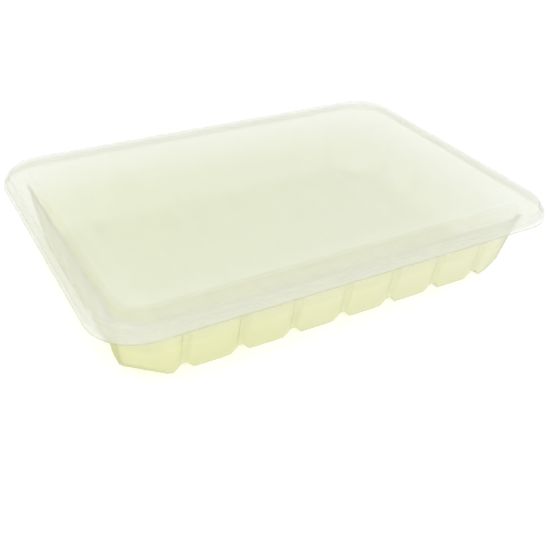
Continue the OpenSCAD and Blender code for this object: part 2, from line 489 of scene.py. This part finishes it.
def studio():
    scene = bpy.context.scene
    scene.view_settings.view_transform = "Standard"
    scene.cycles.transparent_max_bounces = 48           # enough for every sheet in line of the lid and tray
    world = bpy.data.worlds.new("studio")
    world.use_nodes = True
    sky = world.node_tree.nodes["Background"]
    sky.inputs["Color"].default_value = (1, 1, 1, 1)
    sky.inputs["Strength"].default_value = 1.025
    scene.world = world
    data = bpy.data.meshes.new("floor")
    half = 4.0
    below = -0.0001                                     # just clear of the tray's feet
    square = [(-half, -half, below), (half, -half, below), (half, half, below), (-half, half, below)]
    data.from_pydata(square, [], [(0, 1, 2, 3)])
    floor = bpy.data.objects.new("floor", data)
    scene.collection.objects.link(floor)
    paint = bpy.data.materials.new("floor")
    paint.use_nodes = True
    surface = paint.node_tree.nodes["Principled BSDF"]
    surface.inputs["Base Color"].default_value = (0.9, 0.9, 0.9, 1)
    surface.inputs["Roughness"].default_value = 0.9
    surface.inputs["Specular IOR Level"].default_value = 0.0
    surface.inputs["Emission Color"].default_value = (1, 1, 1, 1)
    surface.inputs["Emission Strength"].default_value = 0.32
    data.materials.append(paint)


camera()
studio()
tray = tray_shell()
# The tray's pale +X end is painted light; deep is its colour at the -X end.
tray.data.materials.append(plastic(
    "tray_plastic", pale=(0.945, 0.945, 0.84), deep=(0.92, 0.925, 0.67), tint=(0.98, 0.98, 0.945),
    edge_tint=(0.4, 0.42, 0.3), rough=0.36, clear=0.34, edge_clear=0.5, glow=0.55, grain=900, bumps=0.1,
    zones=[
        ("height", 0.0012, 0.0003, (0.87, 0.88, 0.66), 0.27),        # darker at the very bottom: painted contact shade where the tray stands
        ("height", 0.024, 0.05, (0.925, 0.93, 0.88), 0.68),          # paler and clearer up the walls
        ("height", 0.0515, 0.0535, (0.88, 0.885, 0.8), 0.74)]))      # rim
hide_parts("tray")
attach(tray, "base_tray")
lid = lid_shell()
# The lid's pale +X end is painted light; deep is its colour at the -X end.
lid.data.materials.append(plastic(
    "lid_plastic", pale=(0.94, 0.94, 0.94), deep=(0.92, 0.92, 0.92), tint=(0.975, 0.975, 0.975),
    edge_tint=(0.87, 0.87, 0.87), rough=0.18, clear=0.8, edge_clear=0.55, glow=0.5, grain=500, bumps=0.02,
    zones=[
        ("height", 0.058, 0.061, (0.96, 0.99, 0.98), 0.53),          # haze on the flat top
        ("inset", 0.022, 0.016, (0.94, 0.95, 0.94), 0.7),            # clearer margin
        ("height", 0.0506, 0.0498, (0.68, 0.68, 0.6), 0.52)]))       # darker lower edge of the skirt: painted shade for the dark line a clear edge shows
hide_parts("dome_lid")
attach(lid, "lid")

- _TO DO_: Print out the whole listing exactly as it appears.

- _EXERCISE RESPONSE_:
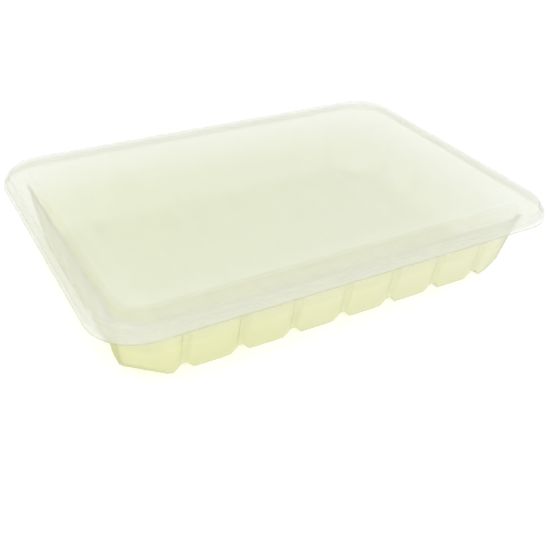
Continue the OpenSCAD and Blender code for this object: part 2, from line 489 of scene.py. This part finishes it.
def studio():
    scene = bpy.context.scene
    scene.view_settings.view_transform = "Standard"
    scene.cycles.transparent_max_bounces = 48           # enough for every sheet in line of the lid and tray
    world = bpy.data.worlds.new("studio")
    world.use_nodes = True
    sky = world.node_tree.nodes["Background"]
    sky.inputs["Color"].default_value = (1, 1, 1, 1)
    sky.inputs["Strength"].default_value = 1.025
    scene.world = world
    data = bpy.data.meshes.new("floor")
    half = 4.0
    below = -0.0001                                     # just clear of the tray's feet
    square = [(-half, -half, below), (half, -half, below), (half, half, below), (-half, half, below)]
    data.from_pydata(square, [], [(0, 1, 2, 3)])
    floor = bpy.data.objects.new("floor", data)
    scene.collection.objects.link(floor)
    paint = bpy.data.materials.new("floor")
    paint.use_nodes = True
    surface = paint.node_tree.nodes["Principled BSDF"]
    surface.inputs["Base Color"].default_value = (0.9, 0.9, 0.9, 1)
    surface.inputs["Roughness"].default_value = 0.9
    surface.inputs["Specular IOR Level"].default_value = 0.0
    surface.inputs["Emission Color"].default_value = (1, 1, 1, 1)
    surface.inputs["Emission Strength"].default_value = 0.32
    data.materials.append(paint)


camera()
studio()
tray = tray_shell()
# The tray's pale +X end is painted light; deep is its colour at the -X end.
tray.data.materials.append(plastic(
    "tray_plastic", pale=(0.945, 0.945, 0.84), deep=(0.92, 0.925, 0.67), tint=(0.98, 0.98, 0.945),
    edge_tint=(0.4, 0.42, 0.3), rough=0.36, clear=0.34, edge_clear=0.5, glow=0.55, grain=900, bumps=0.1,
    zones=[
        ("height", 0.0012, 0.0003, (0.87, 0.88, 0.66), 0.27),        # darker at the very bottom: painted contact shade where the tray stands
        ("height", 0.024, 0.05, (0.925, 0.93, 0.88), 0.68),          # paler and clearer up the walls
        ("height", 0.0515, 0.0535, (0.88, 0.885, 0.8), 0.74)]))      # rim
hide_parts("tray")
attach(tray, "base_tray")
lid = lid_shell()
# The lid's pale +X end is painted light; deep is its colour at the -X end.
lid.data.materials.append(plastic(
    "lid_plastic", pale=(0.94, 0.94, 0.94), deep=(0.92, 0.92, 0.92), tint=(0.975, 0.975, 0.975),
    edge_tint=(0.87, 0.87, 0.87), rough=0.18, clear=0.8, edge_clear=0.55, glow=0.5, grain=500, bumps=0.02,
    zones=[
        ("height", 0.058, 0.061, (0.96, 0.99, 0.98), 0.53),          # haze on the flat top
        ("inset", 0.022, 0.016, (0.94, 0.95, 0.94), 0.7),            # clearer margin
        ("height", 0.0506, 0.0498, (0.68, 0.68, 0.6), 0.52)]))       # darker lower edge of the skirt: painted shade for the dark line a clear edge shows
hide_parts("dome_lid")
attach(lid, "lid")